The now deceased Edward Said once said that the last great taboo in America is that country’s relationship with Israel. It’s rarely discussed in Australia, either, though I’ll be examining it throughout my upcoming book on the Israel/Palestine conflict, out with MUP in early 2006.

Gorilla in the Room is a new blog based in Washington, dedicated to “shattering the taboo on discussion of Israel’s “Agents of Influence”. It’s a fascinating read and deconstructs the incestuous alliances between pro-Israel lobbyists such as AIPAC, the Bush administration and the formulation of foreign policy.

Australia in the cold

David Marr, one of Australia’s finest journalists and co-writer of Dark Victory – the devastating examination of the 2001 election and the injection of racial prejudice into the public domain by the Howard government – has returned to The Sydney Morning Herald after three years hosting ABC TV’s Media Watch.

His latest article tells the rarely reported saga of Australia’s increasingly sullied name overseas, especially in relation to human rights breaches. The UN’s Committee on the Elimination of all Forms of Racial Discrimination brought down a judgement on March 12 which should make any compassionate Australian react with horror. “Australia was rebuked for its treatment of migrants, Muslims, asylum seekers, refugees and Aborigines”, it stated.

Marr skilfully explains the dominant culture within the Australian government and its American masters to consistently slam the UN, any of its decision and operate outside the established international norms. Foreign Editor of Rupert Murdoch’s The Australian, Greg Sheridan, articulated this position last weekend:

“Australia should be absolutely pragmatic about the UN. It is merely one form of international co-operation. It does some good things, which we should support, and some bad things, which we should oppose. But under no circumstances should any Australian government ever feel constrained by UN authority.”

So who, therefore, should make the key decisions leading to war, or an occupation or avoidance of conflict? When George W. Bush appoints an arch-enemy of multilateral institutions, John Bolton, as his UN ambassador, the new rules of the game are perfectly clear and the Howard government is more than willing to go along for the ride. This should be opposed by all people who believe in international law and accountability.

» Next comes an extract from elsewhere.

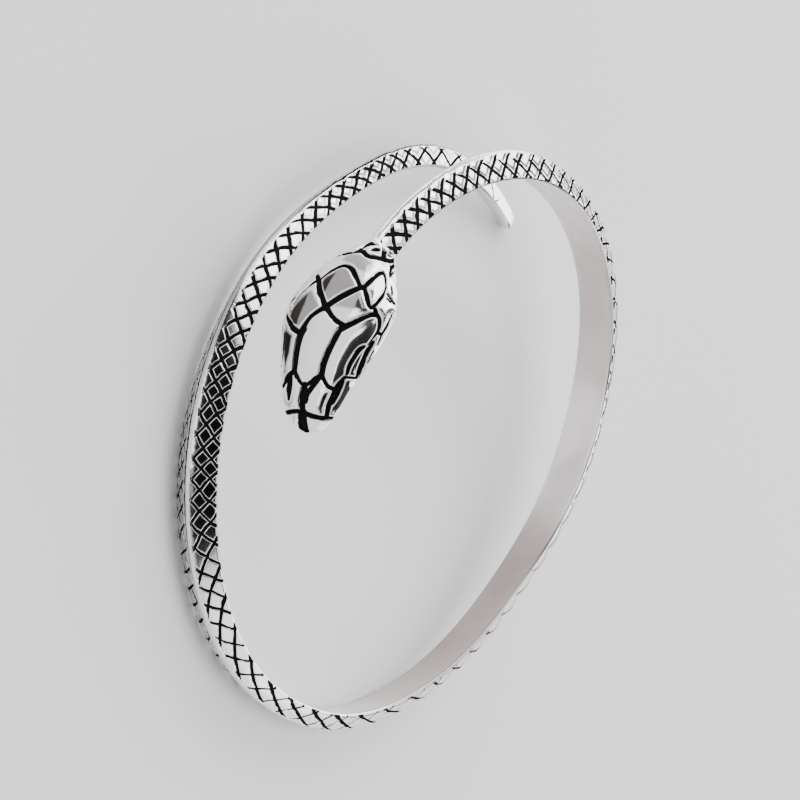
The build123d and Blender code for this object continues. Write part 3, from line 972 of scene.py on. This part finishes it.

Just today we learn that David Hicks, the Australian captured by the Americans in Afghanistan and held for over three years without trial at Guantanamo Bay, is still facing an uncertain future. Publicly the Australian government expresses hope that there is enough evidence to try Hicks and little movement has occurred since his incarceration. Privately, ministers need to be shamed into more aggressively pursuing Hick’s release back to Australia.

All these cases are pieces of the same puzzle. We may see ourselves as a tolerant, easy-going and generous country, but in reality, the world community is becoming increasingly aware of Australia’s racist past and present. By all means imagine encourage much-needed reforms of the UN, but to imagine a world where American unilateralism is the sole arbiter of decision-making, we are heading for a divided world. Are you with or against US government policy? It’s not a decision that countries should have to make.

The problem is Blair

Easter Sunday. Sunny day in Sydney. And I’m cooking, a rare occurrence for a dinner party tonight with friends.
This story in today’s UK Independent peels back yet another layer in the Blair government’s rush to war. We await an equivalent dissection in Australia. Lies, deception and slave to American power:
“A former head of the Joint Intelligence Committee…said: “Any government that wants to manipulate the intelligence as shamelessly as this one did will find a way to bypass procedures. What went wrong was not an aberration of the system – the problem is Blair.”